Abstract

The Bitcoin Lightning Network (BLN) was launched in 2018 to scale up the number of transactions between Bitcoin owners. Although several contributions concerning the analysis of the BLN binary structure have recently appeared in the literature, the properties of its weighted counterpart are still largely unknown. The present contribution aims at filling this gap, by considering the Bitcoin Lightning Network over a period of 18 months, ranging from 12th January 2018 to 17th July 2019, and focusing on its weighted, undirected, daily snapshot representation - each weight representing the total capacity of the channels the two involved nodes have established on a given temporal snapshot.
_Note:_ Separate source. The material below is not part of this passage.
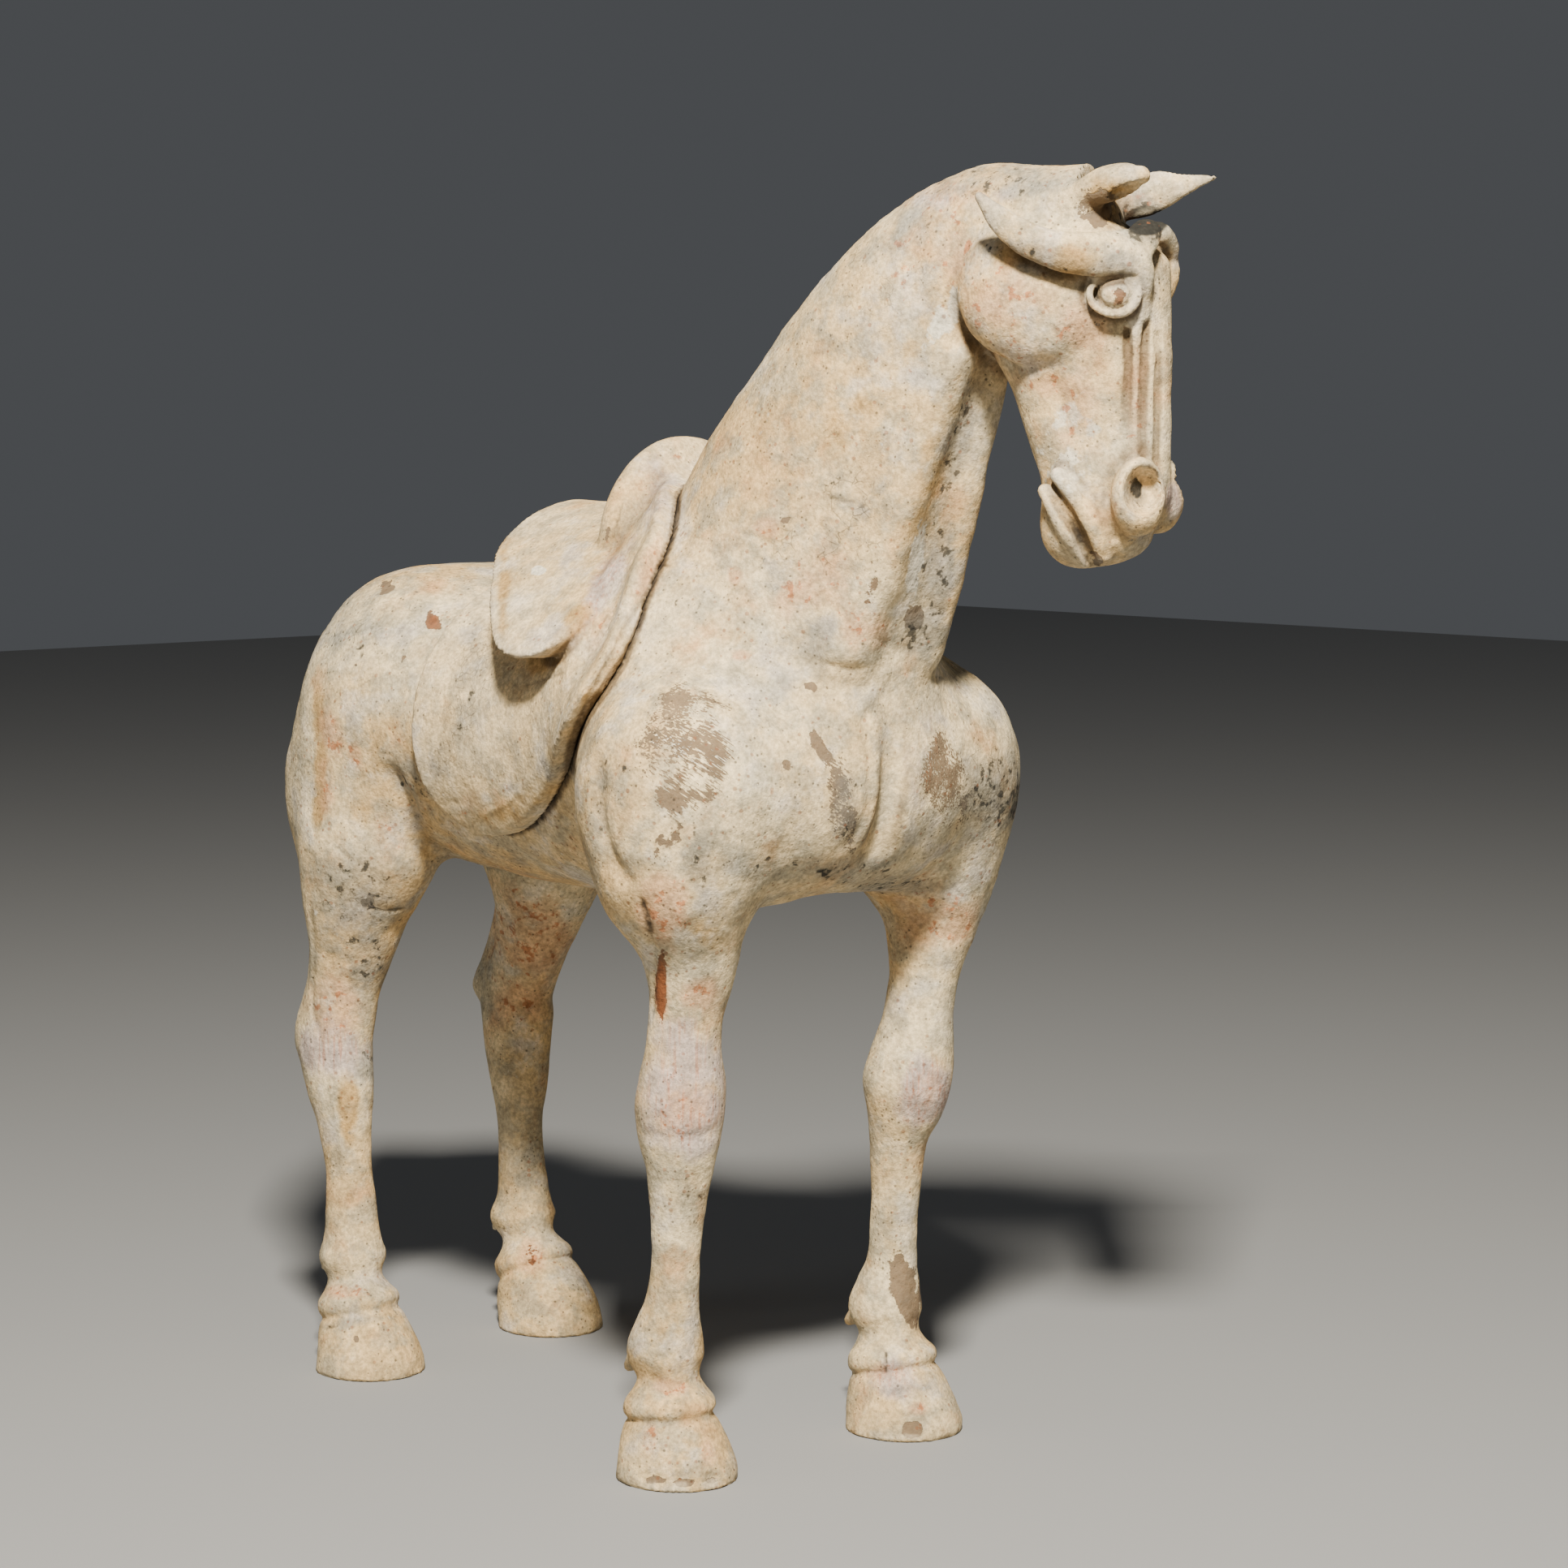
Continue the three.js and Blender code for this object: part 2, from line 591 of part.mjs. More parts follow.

As the study of the BLN weighted structural properties reveals, it is becoming increasingly ‘centralized’ at different levels, just as its binary counterpart: (1) the Nakamoto coefficient shows that the percentage of nodes whose degrees/strengths ‘enclose’ the 51% of the total number of links/total weight is rapidly decreasing; (2) the Gini coefficient confirms that several weighted centrality measures are becoming increasingly unevenly distributed; (3) the weighted BLN topology is becoming increasingly compatible with a core–periphery structure, with the largest nodes ‘by strength’ constituting the core of such a network, whose size keeps shrinking as the BLN evolves. Further inspection of the resilience of the weighted BLN shows that removing such hubs leads to the network fragmentation into many components, an evidence indicating potential security threats — as the ones represented by the so called ‘split attacks’.